• What this task involves:
Repeat only the lines from the line containing "The Blender code" through the line containing "self.flap()", both included, exactly as they stand.

• Records for this exercise:
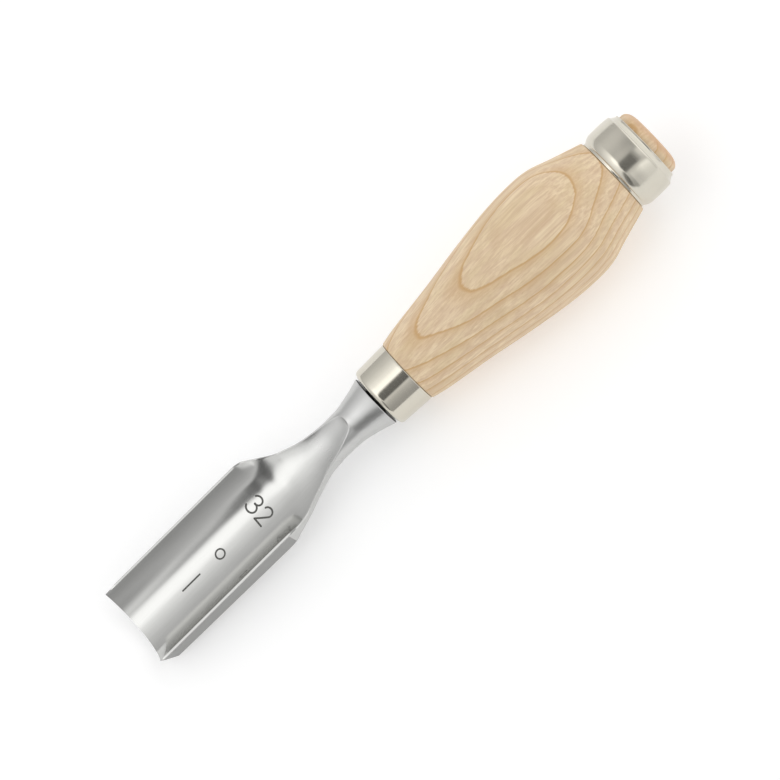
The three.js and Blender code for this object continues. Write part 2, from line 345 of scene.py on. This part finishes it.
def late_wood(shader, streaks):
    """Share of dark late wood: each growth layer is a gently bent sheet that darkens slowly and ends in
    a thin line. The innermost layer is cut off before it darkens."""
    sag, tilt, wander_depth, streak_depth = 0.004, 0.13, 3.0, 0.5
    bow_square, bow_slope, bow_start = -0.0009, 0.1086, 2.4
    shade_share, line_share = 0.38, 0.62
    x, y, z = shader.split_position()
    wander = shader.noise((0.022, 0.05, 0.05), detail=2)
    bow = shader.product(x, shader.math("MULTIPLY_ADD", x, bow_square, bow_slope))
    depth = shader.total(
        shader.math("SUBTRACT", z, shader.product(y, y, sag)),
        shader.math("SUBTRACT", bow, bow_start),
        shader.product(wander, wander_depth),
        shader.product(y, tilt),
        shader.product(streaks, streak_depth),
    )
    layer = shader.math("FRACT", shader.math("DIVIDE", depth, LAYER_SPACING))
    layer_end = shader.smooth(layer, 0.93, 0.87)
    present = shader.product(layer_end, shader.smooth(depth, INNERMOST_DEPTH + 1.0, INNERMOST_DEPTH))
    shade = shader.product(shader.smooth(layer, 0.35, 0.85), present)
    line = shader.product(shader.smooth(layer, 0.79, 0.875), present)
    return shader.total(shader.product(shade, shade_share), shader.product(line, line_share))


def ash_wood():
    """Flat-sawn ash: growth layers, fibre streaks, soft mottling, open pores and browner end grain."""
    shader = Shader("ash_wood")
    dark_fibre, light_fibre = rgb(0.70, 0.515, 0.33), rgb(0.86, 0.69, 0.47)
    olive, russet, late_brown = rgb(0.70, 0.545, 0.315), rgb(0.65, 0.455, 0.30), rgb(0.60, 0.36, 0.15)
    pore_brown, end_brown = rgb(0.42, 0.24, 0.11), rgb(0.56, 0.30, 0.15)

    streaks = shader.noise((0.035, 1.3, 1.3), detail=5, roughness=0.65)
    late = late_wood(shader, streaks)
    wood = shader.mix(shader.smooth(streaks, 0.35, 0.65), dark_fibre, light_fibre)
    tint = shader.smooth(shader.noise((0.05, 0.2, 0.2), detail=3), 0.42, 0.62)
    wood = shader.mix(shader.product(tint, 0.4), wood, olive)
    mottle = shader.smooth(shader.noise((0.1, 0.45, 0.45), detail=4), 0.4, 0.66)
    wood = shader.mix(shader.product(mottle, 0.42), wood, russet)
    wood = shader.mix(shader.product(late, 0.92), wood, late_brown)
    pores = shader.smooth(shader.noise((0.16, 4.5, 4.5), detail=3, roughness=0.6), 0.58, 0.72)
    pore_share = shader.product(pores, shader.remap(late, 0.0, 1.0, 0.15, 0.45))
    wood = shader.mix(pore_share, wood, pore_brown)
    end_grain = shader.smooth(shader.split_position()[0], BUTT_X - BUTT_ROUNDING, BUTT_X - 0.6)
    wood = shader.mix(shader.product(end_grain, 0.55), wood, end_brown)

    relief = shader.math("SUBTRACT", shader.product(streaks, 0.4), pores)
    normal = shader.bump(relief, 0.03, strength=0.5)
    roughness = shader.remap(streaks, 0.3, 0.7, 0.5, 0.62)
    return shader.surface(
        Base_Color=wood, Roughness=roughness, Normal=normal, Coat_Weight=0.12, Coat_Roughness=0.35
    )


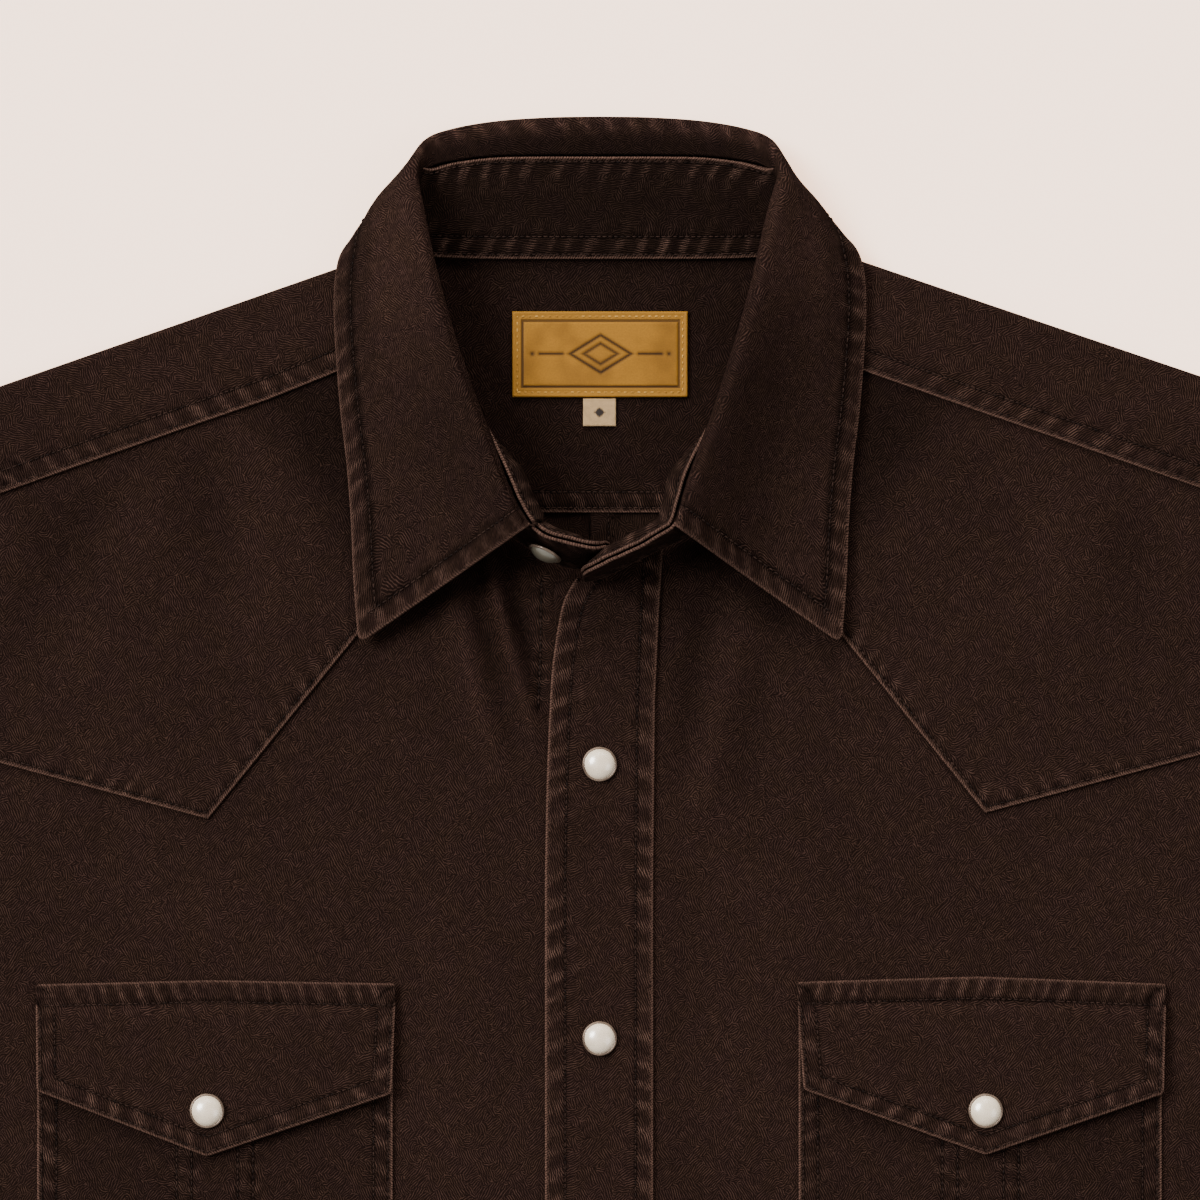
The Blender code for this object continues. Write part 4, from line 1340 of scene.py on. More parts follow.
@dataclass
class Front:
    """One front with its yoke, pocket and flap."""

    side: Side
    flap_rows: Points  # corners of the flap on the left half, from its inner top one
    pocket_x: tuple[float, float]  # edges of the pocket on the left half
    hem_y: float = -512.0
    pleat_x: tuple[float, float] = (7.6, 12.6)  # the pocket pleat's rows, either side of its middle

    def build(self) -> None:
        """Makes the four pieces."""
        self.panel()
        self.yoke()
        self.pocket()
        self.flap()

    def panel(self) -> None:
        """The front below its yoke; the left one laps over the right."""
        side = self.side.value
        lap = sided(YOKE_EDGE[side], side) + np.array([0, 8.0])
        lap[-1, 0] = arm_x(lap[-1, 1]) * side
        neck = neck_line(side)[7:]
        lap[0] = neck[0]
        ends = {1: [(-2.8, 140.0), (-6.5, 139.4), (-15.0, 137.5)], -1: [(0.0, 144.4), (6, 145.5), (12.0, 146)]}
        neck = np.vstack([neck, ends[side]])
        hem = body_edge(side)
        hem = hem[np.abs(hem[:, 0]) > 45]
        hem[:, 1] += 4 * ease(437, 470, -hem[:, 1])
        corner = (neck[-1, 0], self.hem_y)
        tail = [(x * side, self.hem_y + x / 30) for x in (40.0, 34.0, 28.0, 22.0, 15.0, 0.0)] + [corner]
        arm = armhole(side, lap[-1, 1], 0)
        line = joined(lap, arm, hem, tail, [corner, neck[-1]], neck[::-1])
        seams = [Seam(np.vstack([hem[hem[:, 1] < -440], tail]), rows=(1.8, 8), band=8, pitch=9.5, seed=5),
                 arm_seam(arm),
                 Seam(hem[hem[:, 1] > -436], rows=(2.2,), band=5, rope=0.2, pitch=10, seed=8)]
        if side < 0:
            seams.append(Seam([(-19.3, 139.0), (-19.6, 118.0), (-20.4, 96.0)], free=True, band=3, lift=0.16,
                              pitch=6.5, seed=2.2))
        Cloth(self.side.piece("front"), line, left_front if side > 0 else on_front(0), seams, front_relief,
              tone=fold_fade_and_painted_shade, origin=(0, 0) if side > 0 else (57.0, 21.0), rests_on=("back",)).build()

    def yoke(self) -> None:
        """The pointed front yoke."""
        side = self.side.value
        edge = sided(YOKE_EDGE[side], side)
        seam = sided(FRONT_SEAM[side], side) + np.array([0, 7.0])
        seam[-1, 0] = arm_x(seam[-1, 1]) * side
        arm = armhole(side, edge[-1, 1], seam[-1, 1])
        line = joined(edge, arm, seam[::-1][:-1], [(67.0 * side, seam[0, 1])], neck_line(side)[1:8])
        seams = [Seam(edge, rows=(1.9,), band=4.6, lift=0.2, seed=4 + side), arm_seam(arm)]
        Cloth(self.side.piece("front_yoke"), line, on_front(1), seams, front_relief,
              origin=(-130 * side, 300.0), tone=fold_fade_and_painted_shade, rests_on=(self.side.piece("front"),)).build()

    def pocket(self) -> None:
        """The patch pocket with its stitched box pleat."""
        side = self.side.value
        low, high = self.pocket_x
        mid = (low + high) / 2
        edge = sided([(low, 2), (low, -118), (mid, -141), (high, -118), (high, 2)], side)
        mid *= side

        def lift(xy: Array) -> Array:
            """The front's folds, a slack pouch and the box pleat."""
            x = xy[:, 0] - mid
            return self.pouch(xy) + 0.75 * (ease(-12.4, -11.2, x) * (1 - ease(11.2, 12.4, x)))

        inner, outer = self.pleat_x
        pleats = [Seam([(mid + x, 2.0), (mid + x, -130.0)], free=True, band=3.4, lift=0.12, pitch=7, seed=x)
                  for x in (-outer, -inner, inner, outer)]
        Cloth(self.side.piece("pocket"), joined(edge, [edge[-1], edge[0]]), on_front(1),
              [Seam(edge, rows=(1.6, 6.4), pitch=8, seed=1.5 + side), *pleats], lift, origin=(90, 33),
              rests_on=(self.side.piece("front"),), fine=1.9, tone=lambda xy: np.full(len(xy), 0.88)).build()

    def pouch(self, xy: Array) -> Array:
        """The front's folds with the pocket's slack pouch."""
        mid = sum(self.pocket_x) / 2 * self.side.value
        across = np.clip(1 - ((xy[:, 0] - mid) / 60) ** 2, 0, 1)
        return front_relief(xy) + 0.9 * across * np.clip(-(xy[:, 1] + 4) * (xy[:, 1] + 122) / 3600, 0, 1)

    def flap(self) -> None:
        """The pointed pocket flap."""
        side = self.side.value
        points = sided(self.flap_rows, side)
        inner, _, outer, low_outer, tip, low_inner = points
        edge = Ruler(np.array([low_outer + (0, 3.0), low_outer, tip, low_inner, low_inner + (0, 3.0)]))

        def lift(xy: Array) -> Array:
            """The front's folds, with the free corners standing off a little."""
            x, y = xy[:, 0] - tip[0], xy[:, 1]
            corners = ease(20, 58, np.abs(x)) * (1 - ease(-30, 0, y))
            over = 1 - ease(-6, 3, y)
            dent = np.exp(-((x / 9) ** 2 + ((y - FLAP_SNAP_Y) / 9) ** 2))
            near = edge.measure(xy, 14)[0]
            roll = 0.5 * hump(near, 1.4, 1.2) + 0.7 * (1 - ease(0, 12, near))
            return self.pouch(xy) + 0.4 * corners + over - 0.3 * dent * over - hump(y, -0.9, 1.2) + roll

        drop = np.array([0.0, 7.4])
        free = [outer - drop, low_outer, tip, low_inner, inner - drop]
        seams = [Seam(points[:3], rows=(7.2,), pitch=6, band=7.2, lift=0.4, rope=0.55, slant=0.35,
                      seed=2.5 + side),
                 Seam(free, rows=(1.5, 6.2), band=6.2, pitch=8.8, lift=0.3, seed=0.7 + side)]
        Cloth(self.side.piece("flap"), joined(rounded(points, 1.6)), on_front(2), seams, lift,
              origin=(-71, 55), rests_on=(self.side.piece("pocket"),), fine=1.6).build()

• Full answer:
The Blender code for this object continues. Write part 4, from line 1340 of scene.py on. More parts follow.
@dataclass
class Front:
    """One front with its yoke, pocket and flap."""

    side: Side
    flap_rows: Points  # corners of the flap on the left half, from its inner top one
    pocket_x: tuple[float, float]  # edges of the pocket on the left half
    hem_y: float = -512.0
    pleat_x: tuple[float, float] = (7.6, 12.6)  # the pocket pleat's rows, either side of its middle

    def build(self) -> None:
        """Makes the four pieces."""
        self.panel()
        self.yoke()
        self.pocket()
        self.flap()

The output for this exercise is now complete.